[Information supplied]
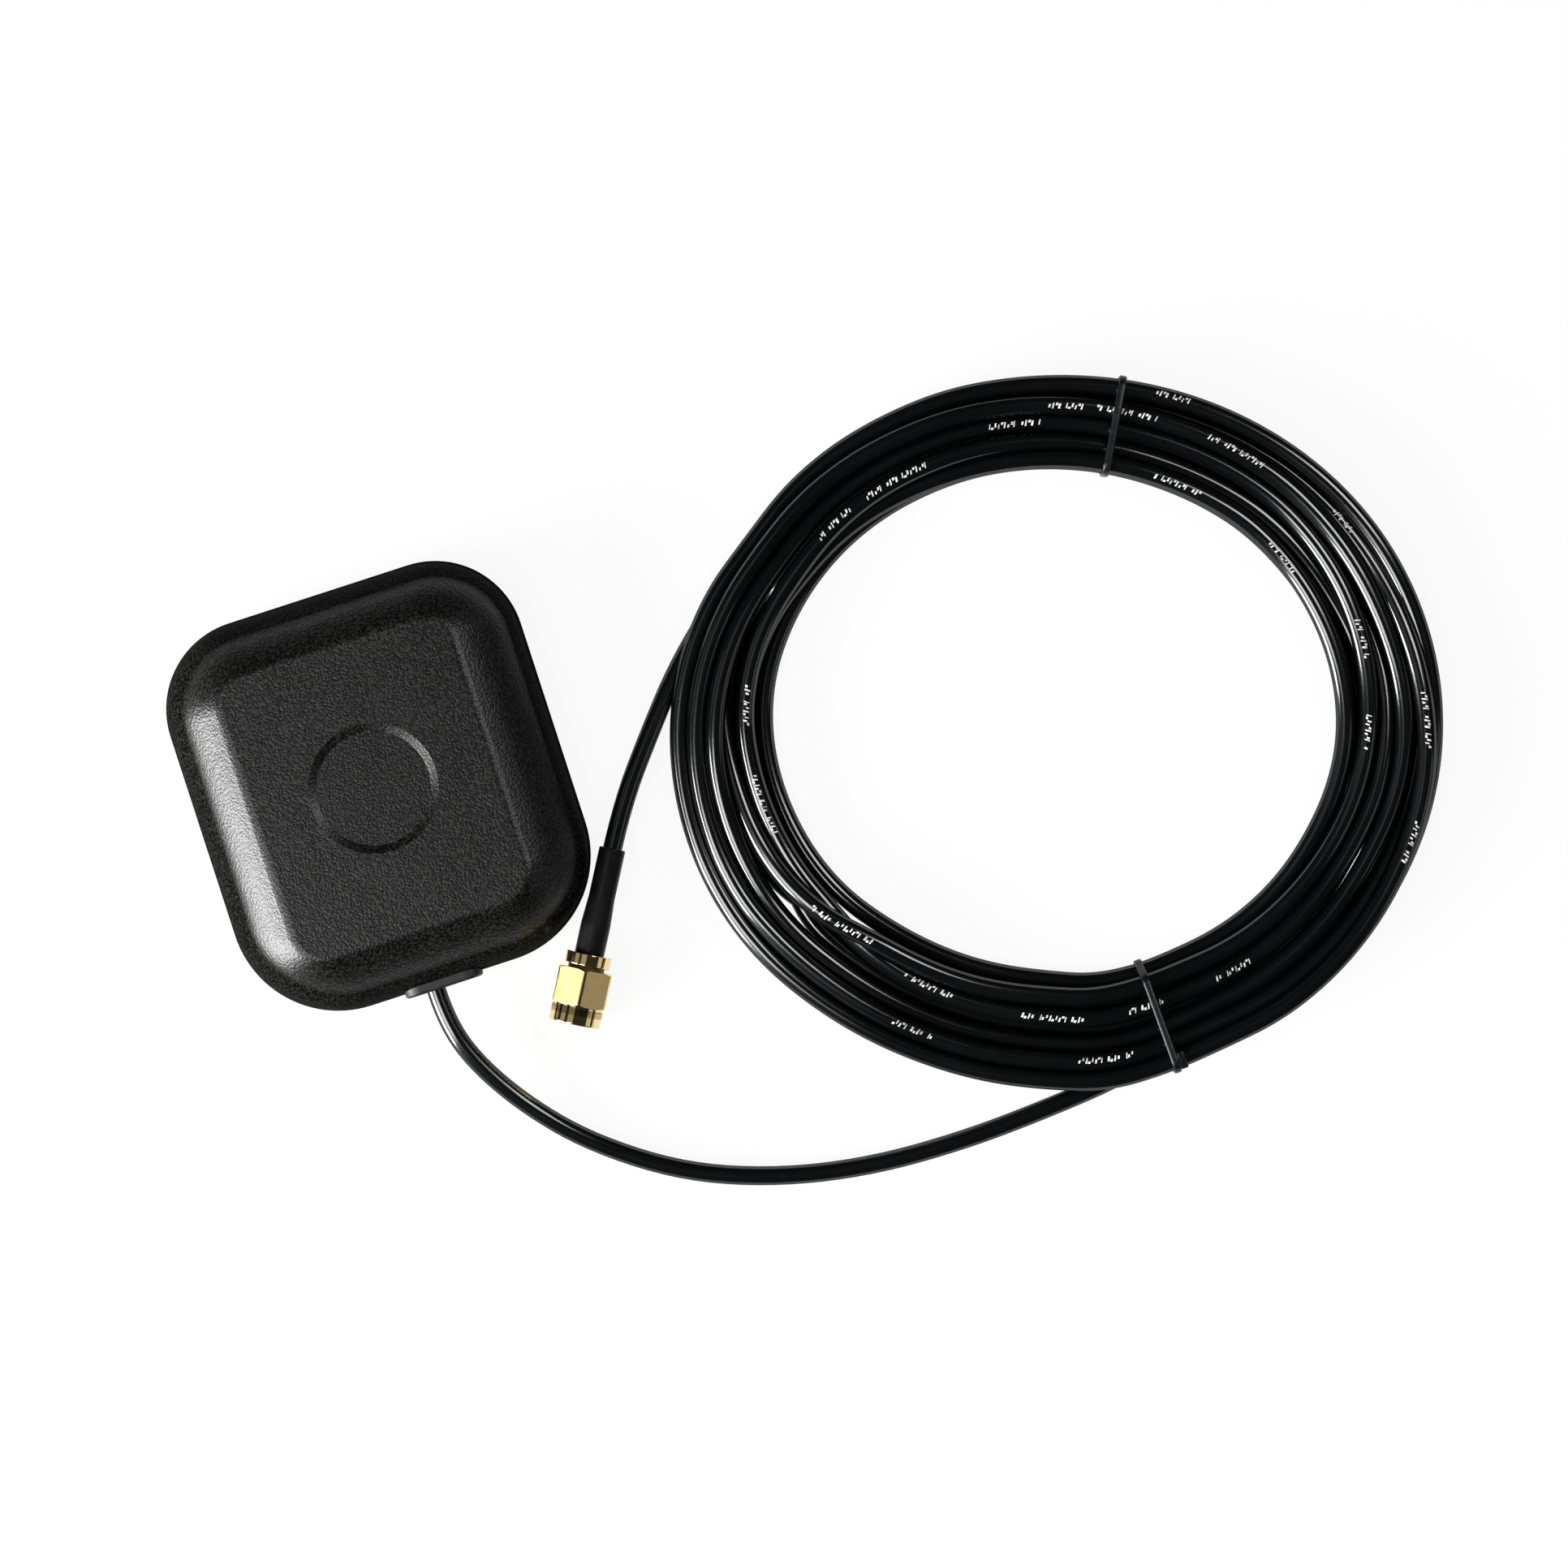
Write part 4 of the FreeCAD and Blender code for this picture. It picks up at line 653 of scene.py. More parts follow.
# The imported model's own pieces that stay, under the finish that they get
FINISHED_NODES = {
    "housing_plastic": ("upper_housing",),
    "base_plastic": ("base_plate",),
    "soft_rubber": ("grommet", "case_seal", "plug_gasket"),
    "cable_jacket": ("lead_jacket", "tail_jacket"),
    "polished_gold": ("centre_pin",),
    "white_insulator": ("pin_insulator", "coax_insulation", "tail_insulation"),
    "bare_copper": ("coax_braid", "coax_core", "tail_core"),
    "zinc_steel": ("case_screws",),
    "tinned_sheet": ("shield_can",),
    "nickel_plate": ("magnets",),
    "plated_crimp": ("crimp_ferrule", "cable_stop", "snap_ring"),
    "solder_mask": ("circuit_board",),
    "fired_ceramic": ("ceramic_patch",),
    "fired_silver": ("patch_electrode", "feed_pin"),
    "foam_tape": ("patch_tape",),
}


# Sizes and colours that a user would change

class StageSettings(bpy.types.PropertyGroup):
    floor_colour: bpy.props.FloatVectorProperty(
        name="Floor colour", description="Colour of the floor and backdrop", subtype="COLOR",
        default=(0.995, 0.995, 0.995), min=0, max=1,
    )
    camera_height: bpy.props.FloatProperty(
        name="Camera height", description="Camera above the floor", default=0.6, unit="LENGTH",
    )
    camera_lens: bpy.props.FloatProperty(
        name="Lens", description="Focal length of the camera", default=92.53, unit="CAMERA",
    )


class CableSettings(bpy.types.PropertyGroup):
    cable_length: bpy.props.FloatProperty(
        name="Cable length", description="Whole length of the cable", default=3.0, unit="LENGTH",
    )
    ring_points: bpy.props.IntProperty(
        name="Roundness", description="Steps in the cable's section", default=8, min=2, max=16,
    )


class PlugSettings(bpy.types.PropertyGroup):
    thread_pitch: bpy.props.FloatProperty(
        name="Thread pitch", description="Distance between the nut's threads", default=25.4 / 36 * MM,
        unit="LENGTH", precision=5,
    )
    segments: bpy.props.IntProperty(
        name="Segments", description="Faces round the plug's pieces", default=192, min=48, max=480,
    )


class SetStage(bpy.types.Operator):
    """Makes the camera, the pale floor and the studio lights"""
    bl_idname = "antenna.set_stage"
    bl_label = "Set Stage"

    def execute(self, context):
        settings = context.scene.antenna_stage
        make_camera(settings)
        make_floor(settings)
        make_world(settings)
        make_lights()
        context.scene.view_settings.view_transform = "Standard"
        return {"FINISHED"}


CAMERA_X = 56.8 * MM
CAMERA_Y = -17.8 * MM
CAMERA_TURN = -18.0


def make_camera(settings):
    """A camera that looks straight down, turned as the photograph is."""
    data = bpy.data.cameras.new("camera")
    data.sensor_width = 36
    data.lens = settings.camera_lens
    data.clip_start = 0.01
    camera = bpy.data.objects.new("camera", data)
    camera.location = (CAMERA_X, CAMERA_Y, settings.camera_height)
    camera.rotation_euler = (0, 0, math.radians(CAMERA_TURN))
    bpy.context.scene.collection.objects.link(camera)
    bpy.context.scene.camera = camera


def seen_directly(board):
    """1 for rays from the camera or off glossy and clear surfaces, 0 for the light that they gather."""
    kinds = ("Camera", "Glossy", "Transmission")
    camera, glossy, through = (board.add("ShaderNodeLightPath", output=f"Is {kind} Ray") for kind in kinds)
    return 1 - (1 - camera) * (1 - glossy) * (1 - through)


# The floor: half its side in metres, how far under the object it lies, the grey that it casts back on it and
# the share of its look that takes shadows
FLOOR_HALF = 4.0
FLOOR_DROP = 0.02 * MM
FLOOR_GREY = (0.40, 0.40, 0.40, 1)
FLOOR_SHADOW_SHARE = 0.08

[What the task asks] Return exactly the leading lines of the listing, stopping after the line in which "# Sizes and colours that a user would change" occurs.

[In response]
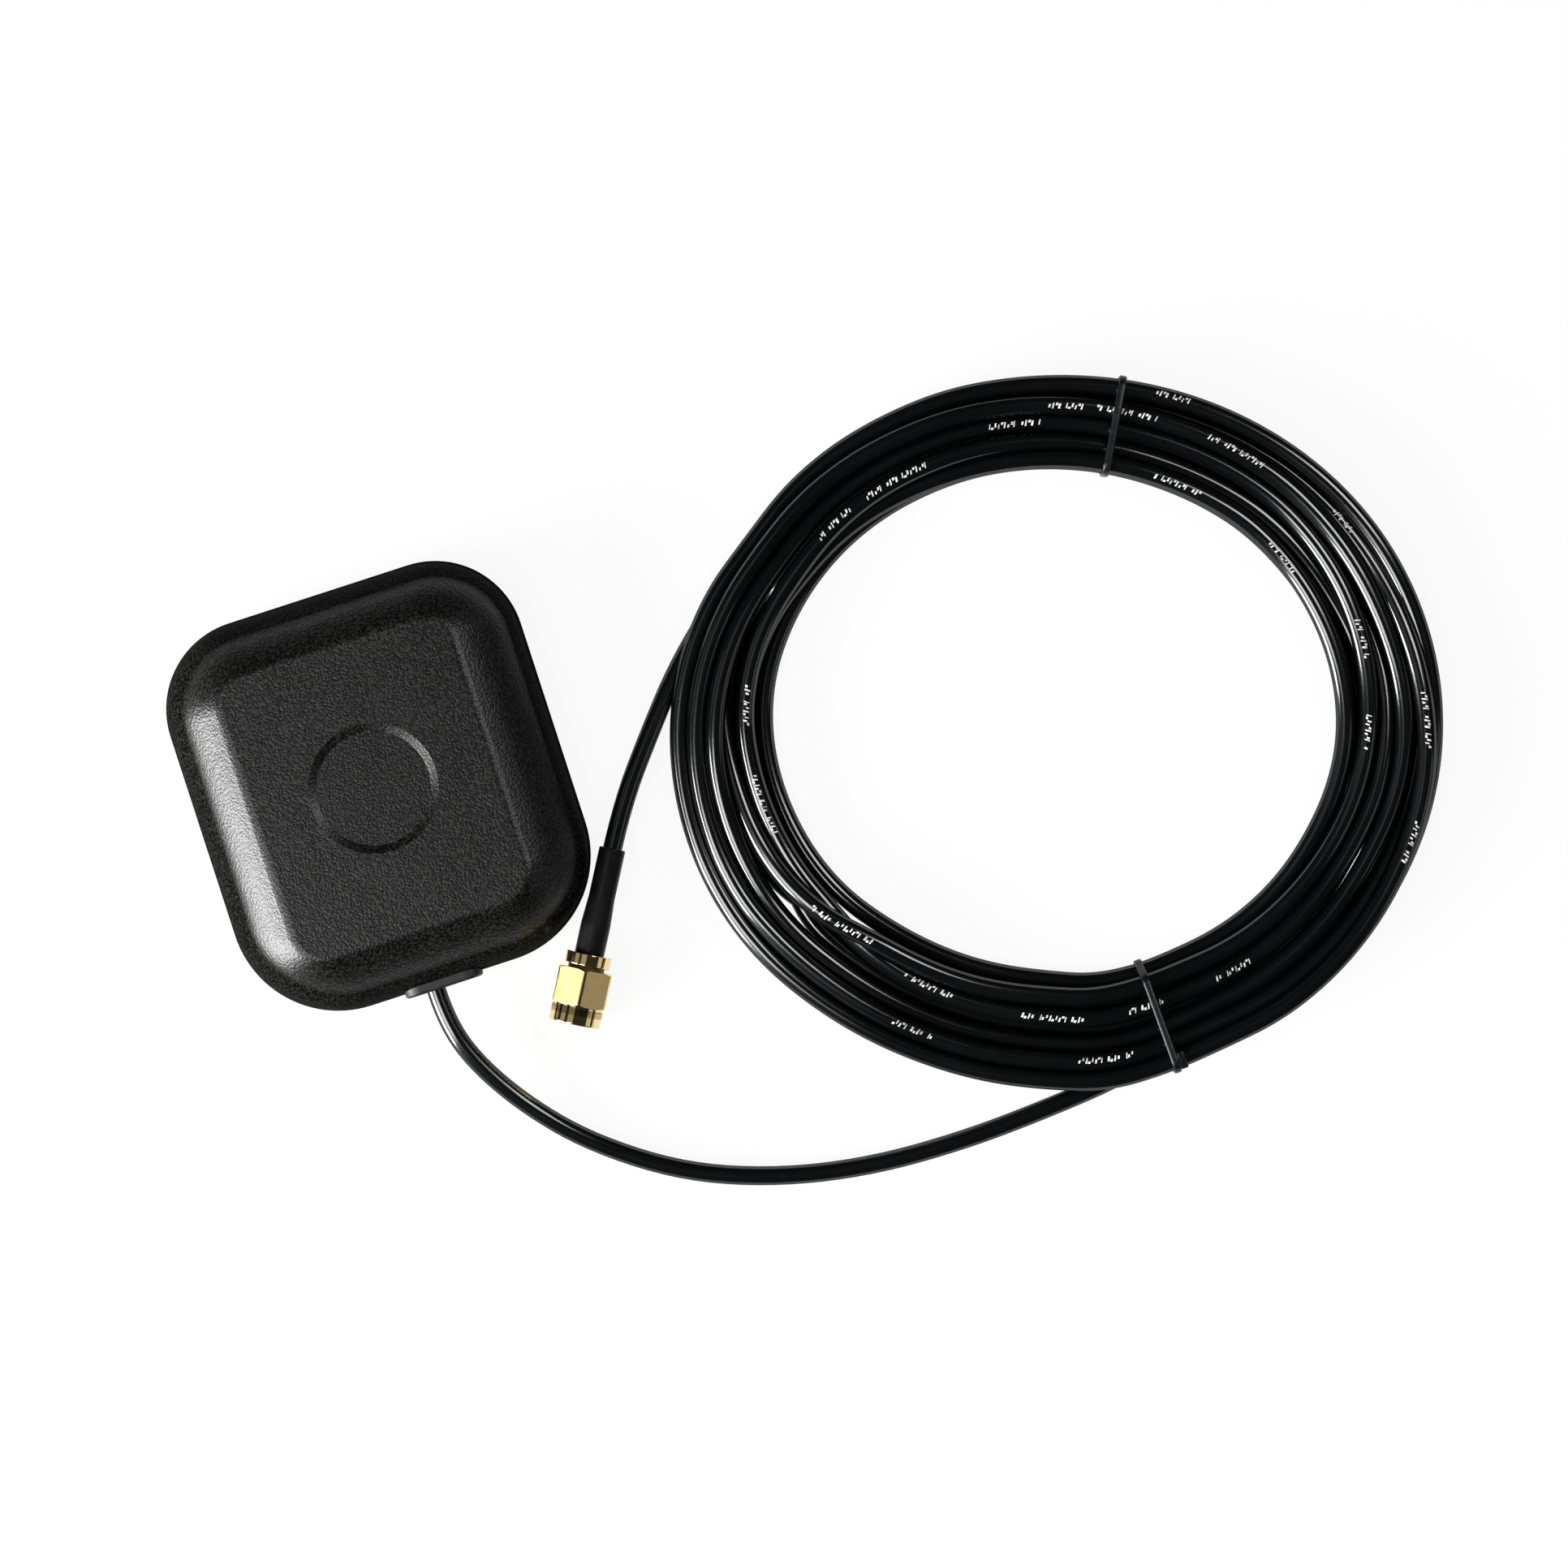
Write part 4 of the FreeCAD and Blender code for this picture. It picks up at line 653 of scene.py. More parts follow.
# The imported model's own pieces that stay, under the finish that they get
FINISHED_NODES = {
    "housing_plastic": ("upper_housing",),
    "base_plastic": ("base_plate",),
    "soft_rubber": ("grommet", "case_seal", "plug_gasket"),
    "cable_jacket": ("lead_jacket", "tail_jacket"),
    "polished_gold": ("centre_pin",),
    "white_insulator": ("pin_insulator", "coax_insulation", "tail_insulation"),
    "bare_copper": ("coax_braid", "coax_core", "tail_core"),
    "zinc_steel": ("case_screws",),
    "tinned_sheet": ("shield_can",),
    "nickel_plate": ("magnets",),
    "plated_crimp": ("crimp_ferrule", "cable_stop", "snap_ring"),
    "solder_mask": ("circuit_board",),
    "fired_ceramic": ("ceramic_patch",),
    "fired_silver": ("patch_electrode", "feed_pin"),
    "foam_tape": ("patch_tape",),
}


# Sizes and colours that a user would change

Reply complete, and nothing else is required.